Двадцать лет спустя, случайно встретив в Париже осиротевшее семейство Годуновых-Чердынцевых, Иннокентий обнаруживает, что несмотря на все потери – мужа и отца, родины, дома, социального статуса и богатства, – они, мать и дочь, остались прежними, и «круг» их, как и раньше, ему недоступен; он по-прежнему «непонятлив»: ему невдомёк, что для них говорить при посторонних о личном горе не принято, и он «всё дивился, что и Таня, и её мать не поминают покойного и так просто говорят о прошлом, а не плачут навзрыд, как ему, чужому, хотелось плакать, – или, может быть, держали фасон?». Он злорадствует, видя десятилетнюю дочку Тани, с «чудесной, отечественной певучестью» говорящую по-русски: «Небось, теперь не на что учить детей по-иностранному». И ему кажется, что Таня, «что-то спутав, уверяла, что он её когда-то учил революционным стихам о том, как деспот пирует, а грозные буквы давно на стене уж чертит рука роковая», – автор устраняет из памяти героя неуместный теперь для обсуждения эпизод, – да и зачем его теперь помнить, если пафос пропагандиста революционных настроений был всего лишь позой, прикрытием эгоистической, личной зависти и исступленного желания быть принятым в вожделенный доминантный «круг», – а вовсе не «классовой» солидарностью с «народом».
«Беседа не ладилась… Он встал, простился, его не очень задерживали. Странно дрожали ноги. Вот какая потрясающая встреча… Какое ужасное на душе беспокойство… А было ему беспокойно по нескольким причинам. Во-первых, потому, что Таня оказалась такой же привлекательной, такой же неуязвимой, как и некогда».
Эта фраза, начинающаяся с «Во-первых…», – последняя в рассказе. А первой была: «Во-вторых, потому что в нём разыгралась бешеная тоска по России». Логика понятна: круг замкнулся, каждый возвратился в свой: ни война, ни революция в этом отношении ничего не изменили. Осадком осталась только «бешеная тоска» по прежней России, разыгравшаяся у Иннокентия из-за «ужасного на душе беспокойства» после встречи с Годуновыми-Чердынцевыми, – тоска, мстящая за прошлое невозможностью её утоления в настоящем.

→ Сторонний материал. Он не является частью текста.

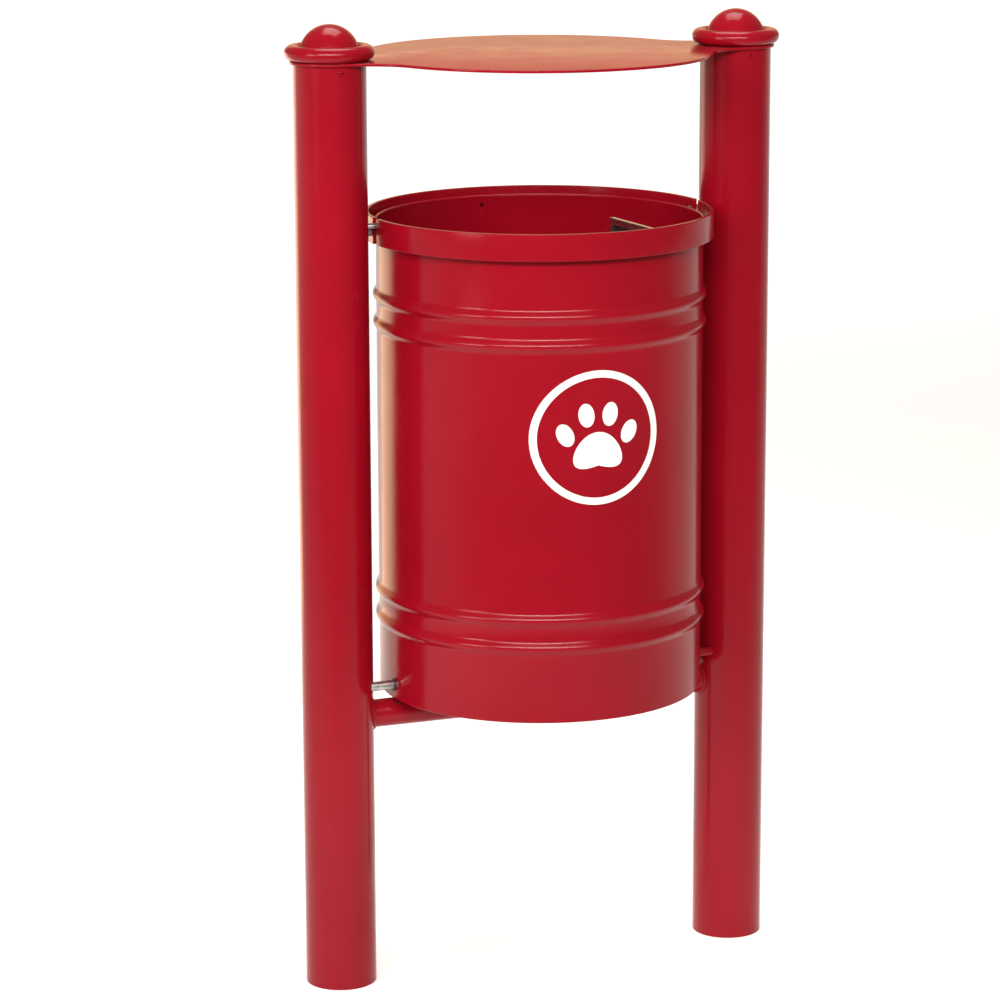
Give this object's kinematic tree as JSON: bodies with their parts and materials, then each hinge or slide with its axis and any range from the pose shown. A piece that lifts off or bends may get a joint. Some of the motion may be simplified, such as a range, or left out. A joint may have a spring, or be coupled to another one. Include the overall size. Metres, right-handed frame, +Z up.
{
  "type": "dog waste bin",
  "caption": "Tilting round litter and dog waste bin hung between two capped posts under a flat roof plate, with a split collar and a key lock.",
  "frame": {"origin": "on the ground, midway between the feet of the two posts", "axes": "+Z up, +X along the line of the posts from the lock side to the other, -Y towards the front, where the decal is and where the drum tilts out"},
  "size_m": [0.5512, 0.37, 1.0335],
  "materials": {
    "red_powder_coat": "semi-gloss red powder coat on steel",
    "galvanised_steel": "dull zinc plated steel",
    "black_sheet": "satin black coated sheet steel",
    "white_vinyl": "cut white vinyl film",
    "black_rubber": "moulded black rubber",
    "black_nylon": "moulded black nylon"
  },
  "bodies": {
    "frame": {"left_post": "red_powder_coat", "right_post": "red_powder_coat", "left_cap": "red_powder_coat", "right_cap": "red_powder_coat", "left_cap_screw": "red_powder_coat", "right_cap_screw": "red_powder_coat", "roof_plate": "red_powder_coat", "crossbar": "red_powder_coat", "rear_hoop": "red_powder_coat", "left_hoop_bolt": "galvanised_steel", "right_hoop_bolt": "galvanised_steel", "left_hoop_spacer": "galvanised_steel", "right_hoop_spacer": "galvanised_steel", "rubber_stop_1": "black_rubber", "rubber_stop_2": "black_rubber", "lock_keeper_pin": "galvanised_steel", "left_pivot_pin": "galvanised_steel", "right_pivot_pin": "red_powder_coat", "left_pivot_nut": "galvanised_steel", "right_pivot_nut": "galvanised_steel", "left_pivot_washer": "black_nylon", "right_pivot_washer": "black_nylon"},
    "drum": {"drum_shell": "red_powder_coat", "drum_floor": "red_powder_coat", "front_hoop": "red_powder_coat", "hoop_block_1": "red_powder_coat", "hoop_block_2": "red_powder_coat", "hoop_block_3": "red_powder_coat", "left_pivot_plate": "red_powder_coat", "right_pivot_plate": "red_powder_coat", "bag_hook_plate": "black_sheet", "bag_hook_edging": "galvanised_steel", "bag_hook_rivet_1": "galvanised_steel", "bag_hook_rivet_2": "galvanised_steel", "lock_housing": "galvanised_steel", "decal_ring": "white_vinyl", "decal_paw_pad": "white_vinyl", "decal_toe_1": "white_vinyl", "decal_toe_2": "white_vinyl", "decal_toe_3": "white_vinyl", "decal_toe_4": "white_vinyl"},
    "lock": {"lock_plug": "galvanised_steel", "lock_cam": "galvanised_steel"}
  },
  "joints": [
    {"name": "drum_tilt", "type": "hinge", "parent": "frame", "child": "drum", "pos_m": [0.003, -0.018, 0.33], "axis": [1, 0, 0], "range_deg": [0, 60]},
    {"name": "lock_turn", "type": "hinge", "parent": "drum", "child": "lock", "pos_m": [-0.167, -0.008, 0.811], "axis": [1, 0, 0], "range_deg": [0, 50]}
  ]
}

Судя по тому, что двадцать лет назад упомянутому в рассказе «мальчику» (Фёдору) было «лет тринадцать», а рассказ написан в середине февраля 1934 года, время парижского рассказчика совпадает с временем автора. И оба эти времени, в свою очередь, вплотную следуют за ещё одной, знаменательной датой: с 26 января по 10 февраля 1934 года в Советском Союзе проходил 17-й съезд ВКП(б), на котором было объявлено о победе социализма «в одной, отдельно взятой стране», в честь чего съезд был назван Съездом победителей. Одновременно, с той же трибуны, предрекалось «обострение классовой борьбы», – и обо всё этом широковещательно сообщалось всему миру. Изгнанник Набоков, всегда с неутолимой ностальгией следивший за происходящим на покинутой родине, не мог не знать об этом.